>> start

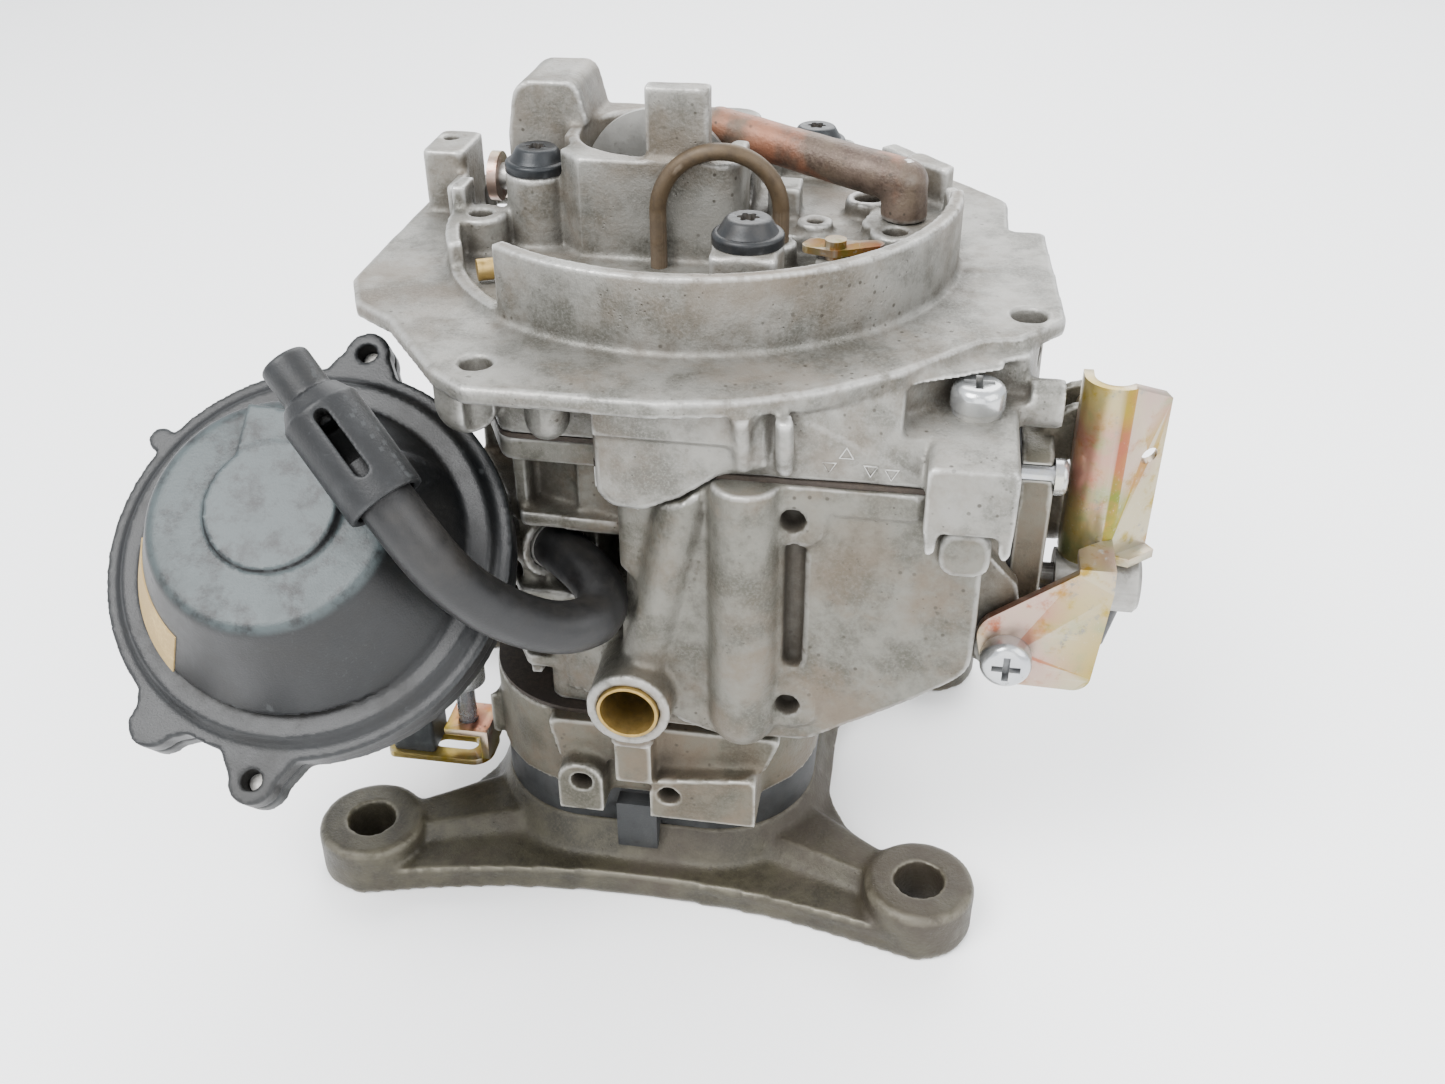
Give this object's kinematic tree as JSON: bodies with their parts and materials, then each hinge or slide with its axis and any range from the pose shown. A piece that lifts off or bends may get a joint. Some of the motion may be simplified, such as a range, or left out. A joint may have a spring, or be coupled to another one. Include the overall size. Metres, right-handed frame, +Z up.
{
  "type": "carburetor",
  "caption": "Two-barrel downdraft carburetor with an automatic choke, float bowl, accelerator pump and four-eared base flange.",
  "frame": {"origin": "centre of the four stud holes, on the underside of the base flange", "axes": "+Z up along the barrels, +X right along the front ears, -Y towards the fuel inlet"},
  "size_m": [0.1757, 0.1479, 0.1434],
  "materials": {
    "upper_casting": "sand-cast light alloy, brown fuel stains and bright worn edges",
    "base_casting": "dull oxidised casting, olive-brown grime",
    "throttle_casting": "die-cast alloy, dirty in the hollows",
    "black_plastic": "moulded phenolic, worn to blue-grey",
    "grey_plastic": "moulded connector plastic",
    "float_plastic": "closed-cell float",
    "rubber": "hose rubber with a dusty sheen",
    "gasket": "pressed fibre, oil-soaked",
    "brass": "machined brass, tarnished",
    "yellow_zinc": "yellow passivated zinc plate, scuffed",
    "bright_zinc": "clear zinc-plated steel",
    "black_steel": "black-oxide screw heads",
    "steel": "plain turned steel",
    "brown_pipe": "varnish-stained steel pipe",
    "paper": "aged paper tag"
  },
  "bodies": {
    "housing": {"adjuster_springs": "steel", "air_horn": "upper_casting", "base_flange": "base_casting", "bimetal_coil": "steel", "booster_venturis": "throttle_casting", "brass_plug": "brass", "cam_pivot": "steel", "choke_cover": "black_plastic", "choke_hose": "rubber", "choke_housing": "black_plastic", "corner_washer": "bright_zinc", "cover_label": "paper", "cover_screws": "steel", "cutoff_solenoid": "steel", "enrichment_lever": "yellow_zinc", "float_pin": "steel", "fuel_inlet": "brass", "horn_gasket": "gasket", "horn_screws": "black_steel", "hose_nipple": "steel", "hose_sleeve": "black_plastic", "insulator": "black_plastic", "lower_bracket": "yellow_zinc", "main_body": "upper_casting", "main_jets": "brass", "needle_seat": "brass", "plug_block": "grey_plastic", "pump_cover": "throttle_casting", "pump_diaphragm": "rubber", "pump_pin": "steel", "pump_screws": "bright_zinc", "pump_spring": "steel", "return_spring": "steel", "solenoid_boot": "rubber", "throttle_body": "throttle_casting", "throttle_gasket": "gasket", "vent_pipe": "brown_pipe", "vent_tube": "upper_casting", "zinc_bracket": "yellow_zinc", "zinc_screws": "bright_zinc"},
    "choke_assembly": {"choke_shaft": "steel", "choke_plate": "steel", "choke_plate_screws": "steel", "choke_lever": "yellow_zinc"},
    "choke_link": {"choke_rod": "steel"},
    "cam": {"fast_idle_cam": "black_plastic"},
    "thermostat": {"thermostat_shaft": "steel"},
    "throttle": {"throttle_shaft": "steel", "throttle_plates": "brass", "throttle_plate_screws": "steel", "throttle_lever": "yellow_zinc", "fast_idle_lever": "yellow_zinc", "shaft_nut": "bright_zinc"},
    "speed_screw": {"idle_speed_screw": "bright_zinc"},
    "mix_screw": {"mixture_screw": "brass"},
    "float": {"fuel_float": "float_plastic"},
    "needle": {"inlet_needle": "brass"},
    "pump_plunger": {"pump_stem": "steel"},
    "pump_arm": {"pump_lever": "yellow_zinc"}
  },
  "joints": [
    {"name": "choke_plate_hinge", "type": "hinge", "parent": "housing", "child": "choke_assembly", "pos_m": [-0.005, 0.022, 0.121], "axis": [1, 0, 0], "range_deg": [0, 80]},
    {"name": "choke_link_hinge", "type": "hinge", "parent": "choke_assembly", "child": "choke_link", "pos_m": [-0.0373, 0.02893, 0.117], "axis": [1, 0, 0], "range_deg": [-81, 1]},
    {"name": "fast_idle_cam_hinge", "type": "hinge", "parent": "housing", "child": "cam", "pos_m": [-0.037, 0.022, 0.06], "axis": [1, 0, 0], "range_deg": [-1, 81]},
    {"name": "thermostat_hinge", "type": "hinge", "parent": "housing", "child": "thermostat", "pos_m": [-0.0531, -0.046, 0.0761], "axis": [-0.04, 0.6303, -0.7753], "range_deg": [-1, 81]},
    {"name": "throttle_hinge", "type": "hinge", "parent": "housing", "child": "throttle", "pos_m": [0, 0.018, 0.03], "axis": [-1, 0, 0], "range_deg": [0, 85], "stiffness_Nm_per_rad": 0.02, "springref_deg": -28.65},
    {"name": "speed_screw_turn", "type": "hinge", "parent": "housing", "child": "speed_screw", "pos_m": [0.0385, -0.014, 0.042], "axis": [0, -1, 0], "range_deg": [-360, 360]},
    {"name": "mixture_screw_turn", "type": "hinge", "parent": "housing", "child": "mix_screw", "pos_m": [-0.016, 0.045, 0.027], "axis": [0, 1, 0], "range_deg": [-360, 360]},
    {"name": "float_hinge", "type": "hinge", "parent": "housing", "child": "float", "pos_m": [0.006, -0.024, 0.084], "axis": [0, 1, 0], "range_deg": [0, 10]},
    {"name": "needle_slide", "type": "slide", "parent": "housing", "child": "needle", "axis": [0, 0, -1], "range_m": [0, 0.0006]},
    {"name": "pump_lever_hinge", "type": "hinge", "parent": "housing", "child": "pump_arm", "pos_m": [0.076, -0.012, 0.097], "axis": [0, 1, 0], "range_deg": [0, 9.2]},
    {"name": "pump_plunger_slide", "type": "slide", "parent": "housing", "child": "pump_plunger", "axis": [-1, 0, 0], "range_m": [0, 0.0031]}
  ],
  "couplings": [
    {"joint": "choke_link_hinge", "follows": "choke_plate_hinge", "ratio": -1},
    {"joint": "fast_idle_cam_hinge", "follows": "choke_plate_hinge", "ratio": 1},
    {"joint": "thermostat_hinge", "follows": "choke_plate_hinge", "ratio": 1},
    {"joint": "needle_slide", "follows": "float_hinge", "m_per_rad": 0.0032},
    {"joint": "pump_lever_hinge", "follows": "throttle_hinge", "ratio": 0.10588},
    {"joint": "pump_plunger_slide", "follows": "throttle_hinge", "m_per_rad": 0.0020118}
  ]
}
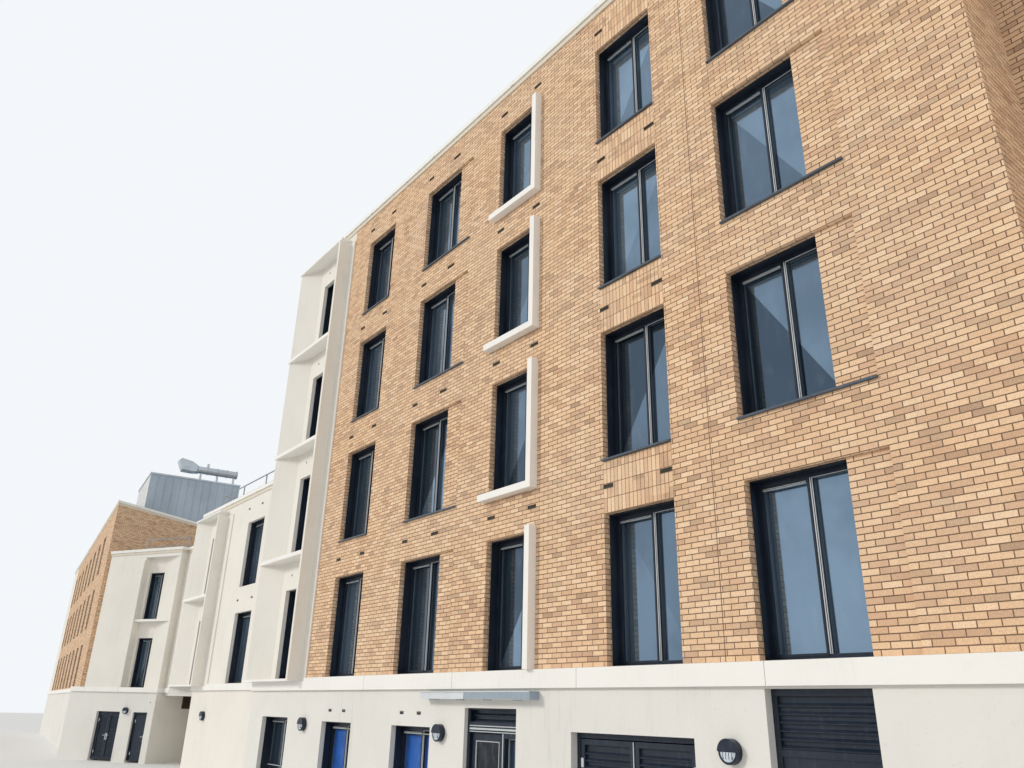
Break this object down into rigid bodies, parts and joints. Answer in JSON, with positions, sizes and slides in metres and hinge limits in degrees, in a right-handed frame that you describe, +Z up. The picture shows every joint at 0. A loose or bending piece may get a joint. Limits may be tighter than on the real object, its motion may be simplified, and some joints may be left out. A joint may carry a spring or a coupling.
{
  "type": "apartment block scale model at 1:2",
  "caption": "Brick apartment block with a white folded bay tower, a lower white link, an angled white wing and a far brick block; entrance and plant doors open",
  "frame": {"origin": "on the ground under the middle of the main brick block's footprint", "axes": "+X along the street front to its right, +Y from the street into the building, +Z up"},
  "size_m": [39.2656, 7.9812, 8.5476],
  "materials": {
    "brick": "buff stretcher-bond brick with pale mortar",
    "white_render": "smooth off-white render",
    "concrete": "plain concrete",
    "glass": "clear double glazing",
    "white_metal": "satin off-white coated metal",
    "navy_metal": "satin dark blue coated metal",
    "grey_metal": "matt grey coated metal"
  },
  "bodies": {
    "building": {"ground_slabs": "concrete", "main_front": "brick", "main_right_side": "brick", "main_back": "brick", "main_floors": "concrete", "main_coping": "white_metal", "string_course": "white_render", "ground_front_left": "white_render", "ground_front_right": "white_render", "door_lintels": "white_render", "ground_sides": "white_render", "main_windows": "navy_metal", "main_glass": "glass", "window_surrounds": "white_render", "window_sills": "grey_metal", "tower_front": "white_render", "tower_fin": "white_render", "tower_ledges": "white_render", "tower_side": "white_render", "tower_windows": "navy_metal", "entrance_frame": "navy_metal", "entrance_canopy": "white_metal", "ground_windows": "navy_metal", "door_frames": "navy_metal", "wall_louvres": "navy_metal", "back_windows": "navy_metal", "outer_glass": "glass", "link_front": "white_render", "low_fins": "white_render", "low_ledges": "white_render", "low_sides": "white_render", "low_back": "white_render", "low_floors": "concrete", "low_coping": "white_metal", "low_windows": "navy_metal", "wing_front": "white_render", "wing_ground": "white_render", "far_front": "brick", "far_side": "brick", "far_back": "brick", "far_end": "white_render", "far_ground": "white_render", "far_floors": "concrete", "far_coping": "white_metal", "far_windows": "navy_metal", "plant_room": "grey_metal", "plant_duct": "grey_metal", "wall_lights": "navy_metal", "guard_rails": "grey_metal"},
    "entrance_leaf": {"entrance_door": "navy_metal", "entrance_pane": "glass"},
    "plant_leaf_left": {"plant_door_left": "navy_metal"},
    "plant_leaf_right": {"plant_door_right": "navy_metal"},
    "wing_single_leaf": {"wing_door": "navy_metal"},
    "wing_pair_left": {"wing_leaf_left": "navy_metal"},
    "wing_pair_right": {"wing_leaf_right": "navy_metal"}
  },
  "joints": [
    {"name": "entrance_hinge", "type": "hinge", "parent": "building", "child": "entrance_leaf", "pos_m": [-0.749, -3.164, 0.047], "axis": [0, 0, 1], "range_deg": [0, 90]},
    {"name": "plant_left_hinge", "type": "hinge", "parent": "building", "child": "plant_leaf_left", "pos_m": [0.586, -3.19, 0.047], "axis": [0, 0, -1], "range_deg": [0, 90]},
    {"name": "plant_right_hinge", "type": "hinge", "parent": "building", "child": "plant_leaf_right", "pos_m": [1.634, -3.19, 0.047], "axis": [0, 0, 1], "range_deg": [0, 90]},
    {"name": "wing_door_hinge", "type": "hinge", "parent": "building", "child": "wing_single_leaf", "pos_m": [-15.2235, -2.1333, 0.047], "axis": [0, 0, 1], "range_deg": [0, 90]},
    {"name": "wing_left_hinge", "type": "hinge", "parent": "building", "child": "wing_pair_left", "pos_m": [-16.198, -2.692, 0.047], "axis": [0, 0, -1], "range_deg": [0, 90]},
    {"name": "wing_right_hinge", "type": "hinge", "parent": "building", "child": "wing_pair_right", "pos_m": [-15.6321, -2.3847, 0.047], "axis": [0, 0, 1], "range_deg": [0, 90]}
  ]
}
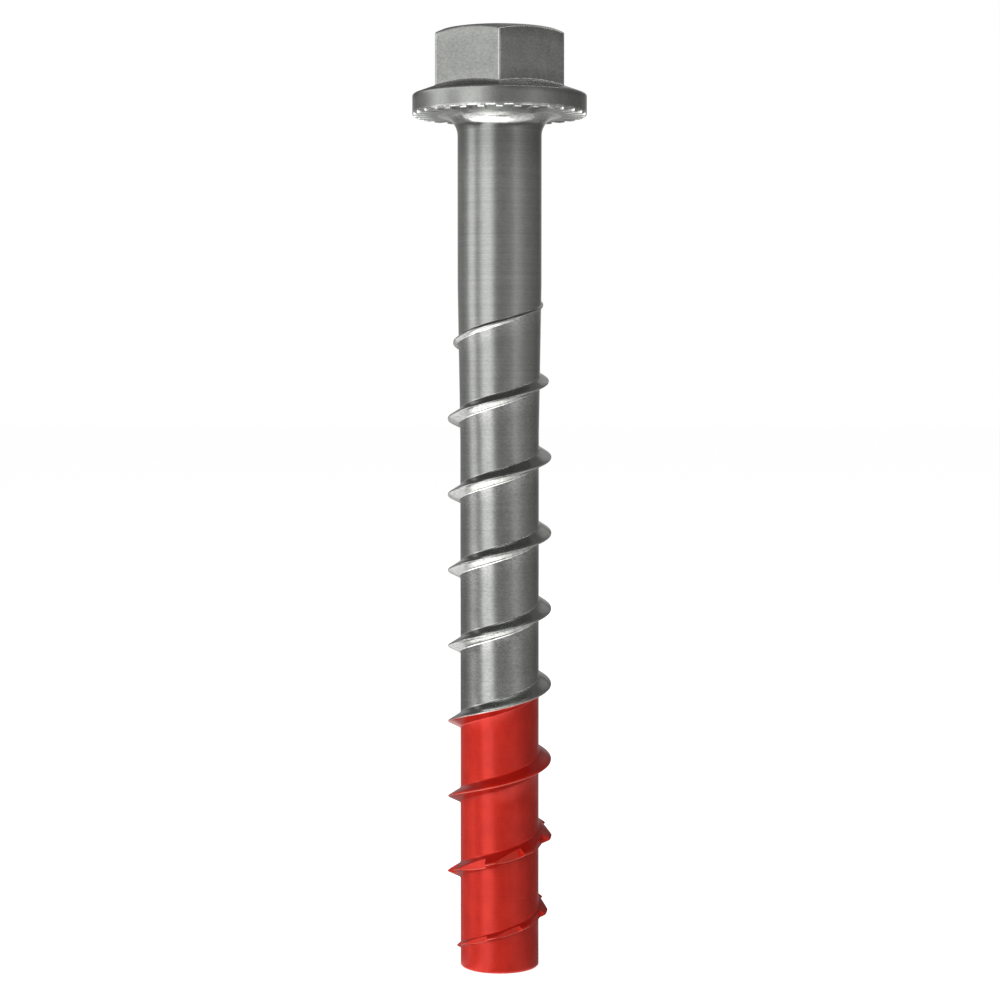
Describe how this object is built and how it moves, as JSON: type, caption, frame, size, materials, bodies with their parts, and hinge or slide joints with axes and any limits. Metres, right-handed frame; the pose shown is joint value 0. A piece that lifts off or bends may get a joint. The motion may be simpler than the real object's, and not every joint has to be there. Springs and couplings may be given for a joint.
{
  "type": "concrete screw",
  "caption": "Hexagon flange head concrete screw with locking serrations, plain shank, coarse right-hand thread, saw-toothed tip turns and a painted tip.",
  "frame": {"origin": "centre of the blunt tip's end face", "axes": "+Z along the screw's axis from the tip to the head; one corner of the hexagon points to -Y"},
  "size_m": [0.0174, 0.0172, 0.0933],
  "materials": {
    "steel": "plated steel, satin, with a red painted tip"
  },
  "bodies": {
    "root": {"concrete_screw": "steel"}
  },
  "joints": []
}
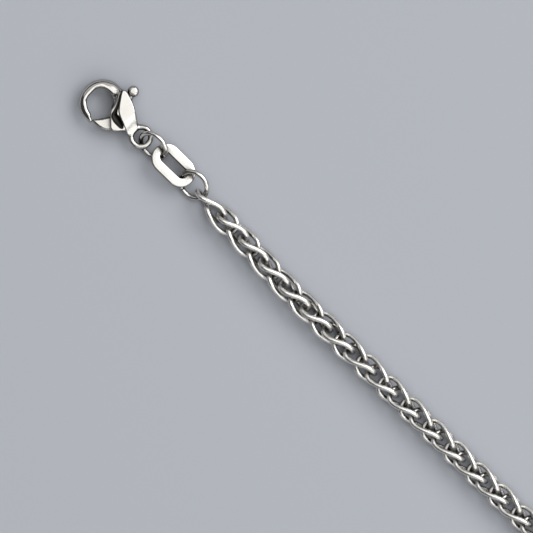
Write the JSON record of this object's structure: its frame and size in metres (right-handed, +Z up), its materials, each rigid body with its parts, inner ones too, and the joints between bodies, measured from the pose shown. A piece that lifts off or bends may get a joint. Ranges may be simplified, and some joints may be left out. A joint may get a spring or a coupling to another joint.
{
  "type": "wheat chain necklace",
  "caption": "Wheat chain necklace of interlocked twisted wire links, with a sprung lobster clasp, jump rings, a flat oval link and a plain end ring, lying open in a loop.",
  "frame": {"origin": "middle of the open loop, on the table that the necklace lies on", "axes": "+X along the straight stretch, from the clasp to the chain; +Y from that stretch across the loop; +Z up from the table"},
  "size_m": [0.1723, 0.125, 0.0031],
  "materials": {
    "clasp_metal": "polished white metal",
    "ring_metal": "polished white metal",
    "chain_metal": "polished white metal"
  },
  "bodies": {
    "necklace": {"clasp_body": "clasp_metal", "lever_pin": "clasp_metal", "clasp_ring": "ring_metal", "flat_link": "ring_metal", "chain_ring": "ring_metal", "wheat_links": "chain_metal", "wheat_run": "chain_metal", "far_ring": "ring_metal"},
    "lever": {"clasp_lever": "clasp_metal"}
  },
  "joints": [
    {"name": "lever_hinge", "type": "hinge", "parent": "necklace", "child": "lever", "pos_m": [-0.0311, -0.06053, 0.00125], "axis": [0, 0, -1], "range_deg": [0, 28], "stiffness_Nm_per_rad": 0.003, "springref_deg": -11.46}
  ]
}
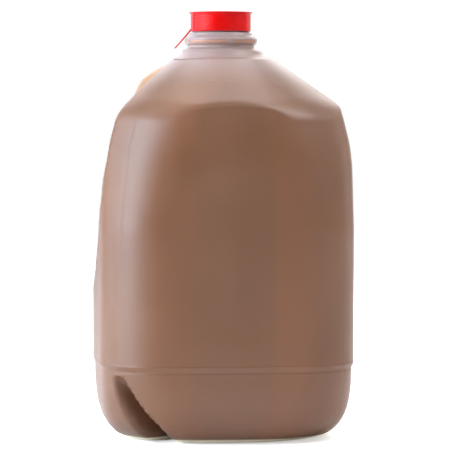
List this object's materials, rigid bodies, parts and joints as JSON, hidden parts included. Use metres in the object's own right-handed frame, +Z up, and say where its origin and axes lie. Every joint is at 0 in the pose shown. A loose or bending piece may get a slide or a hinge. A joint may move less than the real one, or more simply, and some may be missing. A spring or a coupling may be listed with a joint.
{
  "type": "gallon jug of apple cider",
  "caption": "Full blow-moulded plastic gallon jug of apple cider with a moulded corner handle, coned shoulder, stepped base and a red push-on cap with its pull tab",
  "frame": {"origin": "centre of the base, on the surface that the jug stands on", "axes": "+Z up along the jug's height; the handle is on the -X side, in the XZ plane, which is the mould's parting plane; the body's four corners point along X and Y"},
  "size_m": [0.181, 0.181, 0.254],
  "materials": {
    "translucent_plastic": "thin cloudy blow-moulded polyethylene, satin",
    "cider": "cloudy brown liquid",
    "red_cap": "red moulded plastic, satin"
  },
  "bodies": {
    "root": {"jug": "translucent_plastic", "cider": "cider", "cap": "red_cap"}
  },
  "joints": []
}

>> end

- [TASK DIRECTIONS]
Using the listing above, show each line holding the string "loose".

- [THE COMPLETED TASK]
Break this object down into rigid bodies, parts and joints. Answer in JSON, with positions, sizes and slides in metres and hinge limits in degrees, in a right-handed frame that you describe, +Z up. The picture shows every joint at 0. A loose or bending piece may get a joint. Limits may be tighter than on the real object, its motion may be simplified, and some joints may be left out. A joint may carry a spring or a coupling.
List this object's materials, rigid bodies, parts and joints as JSON, hidden parts included. Use metres in the object's own right-handed frame, +Z up, and say where its origin and axes lie. Every joint is at 0 in the pose shown. A loose or bending piece may get a slide or a hinge. A joint may move less than the real one, or more simply, and some may be missing. A spring or a coupling may be listed with a joint.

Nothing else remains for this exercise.